Multiport acquires Super Outsource

smsf trustees compliance SMSFs SMSF chief executive officer

28 April 2008
| By George Liondis |

Online self-managed superannuation fund administrator, Multiport, has further extended its reach into the SMSF industry with the acquisition of Super Outsource.

Multiport’s chief executive officer John McIlroy expects further consolidation of SMSF administrators in the future and is looking for more opportunities for Multiport.

According to McIlroy, the growth in SMSF numbers has been fuelled by the need for more direct control of investments by trustees, as well as the previous bull market creating thousands of seasoned investors wanting to manage their own investments.

“Investors and their advisers now have to manage portfolios ‘24/7’ given the difficulties arising from the recent market falls and they need fully up to date portfolio information to be able to manage investments and their tax position,” McIlroy said.

“Very few SMSF providers can provide 24/7 information.”

McIlroy said that SMSF trustees cannot keep their transaction details and audit trail in a shoe box and stay compliant with the Australian Tax Office.

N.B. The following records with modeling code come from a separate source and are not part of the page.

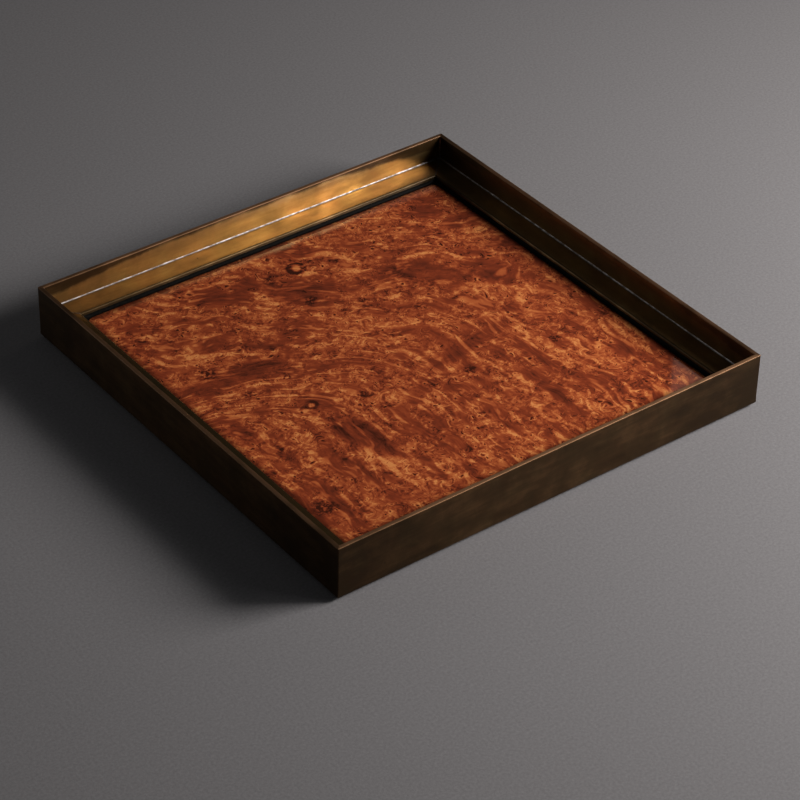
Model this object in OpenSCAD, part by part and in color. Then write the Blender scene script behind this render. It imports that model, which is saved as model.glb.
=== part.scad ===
// Square serving tray: folded brass walls with a hemmed rim, a stepped inner
// ledge of folded brass angle, and a burl-veneered board set into the floor.
// Millimetres, +Z up, origin at the centre of the footprint on the table.

/* [Walls] */
// Outer width and depth of the square tray
tray_w = 400; // [300:1:500]
// Height of a wall, from the underside of its flange to the rim
wall_h = 46.5; // [42:0.5:60]
// Thickness of the brass sheet; the hemmed rim is two sheets thick
sheet_t = 1.8; // [1.4:0.1:2]
// Radius of the rim's eased edges
rim_edge_r = 0.6; // [0.3:0.1:1]
// Outer radius of the fold between wall and flange
fold_r = 3; // [2.4:0.1:4]
// Width of the flange under the tray, from the outer face
flange_w = 40; // [38:1:50]

/* [Ledge] */
// Depth of the ledge below the rim
ledge_depth = 21.5; // [18:0.5:23]
// Inset of the ledge's inner edge from the outer face
ledge_inset = 24.2; // [20:0.1:26]
// Radius of the ledge's folded edge; the sheet is scored, so its inner corner is sharp
bend_r = 1.3; // [0.8:0.1:1.4]

/* [Panel] */
// Thickness of the core board
core_t = 16; // [14:0.5:16.5]
// Thickness of the lacquered burl veneer and of the backing veneer
veneer_t = 0.8; // [0.5:0.1:1]
// Gap between the panel's edge and the ledge angle
panel_gap = 0.3; // [0.2:0.05:1]
// Width of the black sealant on the panel
seal_w = 3; // [2:0.1:6]
// Height of the black sealant on the ledge angle
seal_h = 3; // [2:0.1:3.2]
// Radius of the sealant's wiped inner corners
seal_corner_r = 6; // [4:0.5:10]

/* [Solder] */
// Leg of the solder fillet between wall and ledge
fillet_leg = 1.6; // [1:0.1:2]
// Leg of the solder fillet in a wall corner
corner_leg = 0.9; // [0.6:0.1:1.2]
// Width of the solder seam over a ledge mitre
seam_w = 1.1; // [0.8:0.1:1.6]
// Height of the solder seam over a ledge mitre
seam_h = 0.25; // [0.2:0.05:0.4]

/* [Feet and screws] */
// Thickness of the felt pads
pad_h = 1.5; // [1:0.25:3]
// Radius of the felt pads
pad_r = 9; // [6:0.5:12]
// Inset of the felt pads' centres from the outer faces
pad_inset = 17; // [16:0.5:18]
// Number of screws along each side
screws_per_side = 3; // [2:1:3]
// Distance between screws along a side
screw_pitch = 110; // [50:5:110]
// Inset of the screws from the outer face
screw_inset = 33; // [31:0.5:34]
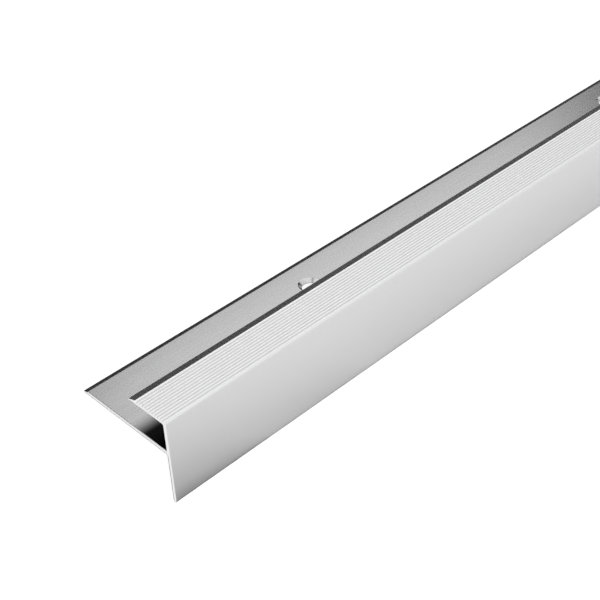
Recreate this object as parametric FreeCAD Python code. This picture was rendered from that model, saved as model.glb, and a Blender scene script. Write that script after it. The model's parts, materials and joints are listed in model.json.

“How can trustees be active asset traders while keeping a transaction trail in a shoe box that is reviewed 18 months after the trades?,” he said.

“Old style end of year accounting no longer works and SMSF trustees better keep an eye on the ATO if they fall into non-compliance through poor record keeping. The ATO will audit 11,000 SMSFs this year and they better be current in their audit trails and have an updated investment strategy.”